Authors: Ben Mendelsohn*, University of Pennsylvania
Topics: Cultural Ecology, Applied Geography, Africa
Keywords: Nigeria, media studies, urban culture, land reclamation, dredging, coastal cities
Session Type: Paper
Start / End Time: 1:10 PM / 2:50 PM
Room: Jefferson, Marriott, Mezzanine Level
Presentation File: No File Uploaded
The future of the world’s coastal cities is deeply uncertain. As knowledge accumulates about climate change, sea level rise, population growth, and the political obstacles to managing their collective impacts, there is an anxious gaze pointed toward the global urban coast. This paper tracks historic and ongoing shifts along the rapidly urbanizing waterfronts of Lagos, Nigeria while arguing for the city’s importance as an understudied site along the global urban coast. Through the interdisciplinary lens of urban and environmental media studies, the paper shows how the nexus of sand, land, and water is mediated through a range of narrative, visual, economic, and bureaucratic channels. Scholars across the humanities and the social sciences have demonstrated that in generic terms, most any coastal city can be understood as a hub of many different flows: of media, language, capital, raw material, and human bodies.

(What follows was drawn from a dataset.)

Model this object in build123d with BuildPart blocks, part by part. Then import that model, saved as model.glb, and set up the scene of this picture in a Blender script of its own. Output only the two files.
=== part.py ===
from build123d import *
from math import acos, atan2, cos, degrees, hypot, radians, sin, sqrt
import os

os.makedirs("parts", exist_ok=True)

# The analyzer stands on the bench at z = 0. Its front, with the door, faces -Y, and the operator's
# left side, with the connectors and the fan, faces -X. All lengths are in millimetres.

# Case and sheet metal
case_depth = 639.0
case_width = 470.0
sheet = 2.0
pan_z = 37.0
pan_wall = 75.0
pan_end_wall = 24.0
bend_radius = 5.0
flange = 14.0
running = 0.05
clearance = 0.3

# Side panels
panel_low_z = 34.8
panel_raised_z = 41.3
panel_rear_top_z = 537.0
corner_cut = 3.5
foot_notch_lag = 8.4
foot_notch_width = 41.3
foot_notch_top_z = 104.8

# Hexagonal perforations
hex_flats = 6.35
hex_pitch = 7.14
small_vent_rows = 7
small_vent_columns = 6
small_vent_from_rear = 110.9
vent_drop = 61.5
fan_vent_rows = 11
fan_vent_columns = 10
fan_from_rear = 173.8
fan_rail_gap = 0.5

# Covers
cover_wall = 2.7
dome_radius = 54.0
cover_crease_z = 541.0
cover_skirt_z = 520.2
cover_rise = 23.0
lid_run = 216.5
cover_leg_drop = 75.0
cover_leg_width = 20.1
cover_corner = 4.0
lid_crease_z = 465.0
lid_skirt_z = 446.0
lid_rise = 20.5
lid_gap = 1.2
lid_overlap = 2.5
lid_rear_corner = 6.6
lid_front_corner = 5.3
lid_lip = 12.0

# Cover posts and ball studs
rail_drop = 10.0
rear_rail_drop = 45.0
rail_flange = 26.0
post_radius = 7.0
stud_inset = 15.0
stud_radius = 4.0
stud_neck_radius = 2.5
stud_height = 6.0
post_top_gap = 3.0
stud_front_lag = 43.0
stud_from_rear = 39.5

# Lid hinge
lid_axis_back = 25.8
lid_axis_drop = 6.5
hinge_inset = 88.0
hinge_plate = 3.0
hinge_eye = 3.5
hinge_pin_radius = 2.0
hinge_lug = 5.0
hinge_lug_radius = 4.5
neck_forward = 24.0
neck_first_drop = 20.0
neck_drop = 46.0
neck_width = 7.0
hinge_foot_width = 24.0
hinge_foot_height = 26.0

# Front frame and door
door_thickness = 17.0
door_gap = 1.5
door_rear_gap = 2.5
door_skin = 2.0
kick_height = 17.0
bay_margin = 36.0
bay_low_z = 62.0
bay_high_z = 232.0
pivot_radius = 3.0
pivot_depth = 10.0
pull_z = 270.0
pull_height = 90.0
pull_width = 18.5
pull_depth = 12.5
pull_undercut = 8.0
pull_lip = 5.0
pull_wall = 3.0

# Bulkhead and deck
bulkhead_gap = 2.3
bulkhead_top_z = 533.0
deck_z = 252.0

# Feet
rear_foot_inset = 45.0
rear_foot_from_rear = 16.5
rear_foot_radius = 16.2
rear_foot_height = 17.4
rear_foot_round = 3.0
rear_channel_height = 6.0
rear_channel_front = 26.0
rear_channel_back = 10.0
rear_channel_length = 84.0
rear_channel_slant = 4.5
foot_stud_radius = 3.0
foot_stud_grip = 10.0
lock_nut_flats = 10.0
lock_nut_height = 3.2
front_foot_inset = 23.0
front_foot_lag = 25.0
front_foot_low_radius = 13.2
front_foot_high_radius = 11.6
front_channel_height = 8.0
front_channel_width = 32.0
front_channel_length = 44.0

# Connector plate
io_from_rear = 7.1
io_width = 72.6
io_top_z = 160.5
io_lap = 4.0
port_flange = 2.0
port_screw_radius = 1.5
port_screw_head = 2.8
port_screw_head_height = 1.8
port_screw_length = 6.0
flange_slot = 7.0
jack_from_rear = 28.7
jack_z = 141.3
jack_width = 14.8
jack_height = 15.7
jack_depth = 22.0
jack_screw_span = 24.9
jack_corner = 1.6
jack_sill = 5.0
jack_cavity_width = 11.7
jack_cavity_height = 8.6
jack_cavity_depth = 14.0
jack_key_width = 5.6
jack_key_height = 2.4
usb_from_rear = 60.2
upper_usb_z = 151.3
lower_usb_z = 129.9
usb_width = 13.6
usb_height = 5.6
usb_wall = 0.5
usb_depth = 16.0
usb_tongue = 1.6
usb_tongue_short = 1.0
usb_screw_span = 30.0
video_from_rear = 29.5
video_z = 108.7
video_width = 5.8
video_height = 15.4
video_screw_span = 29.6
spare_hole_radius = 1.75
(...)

This paper further demonstrates that the circulatory node of Lagos as a postcolonial, coastal megacity—what has long been understood as a hub of maritime trade and colonial arrival, of the export and in some cases the return of human slaves, of Pan African aspiration, and of visual-cultural and literary production and hybridity—should be thought alongside another set of circulations and flows: of the ground itself. By understanding how and why sedimentary migrations are entangled with migrations of bodies, images, technologies, and knowledges, I argue that urban and environmental media studies can contribute new energy and new clarity for thinking the world’s precarious urban futures.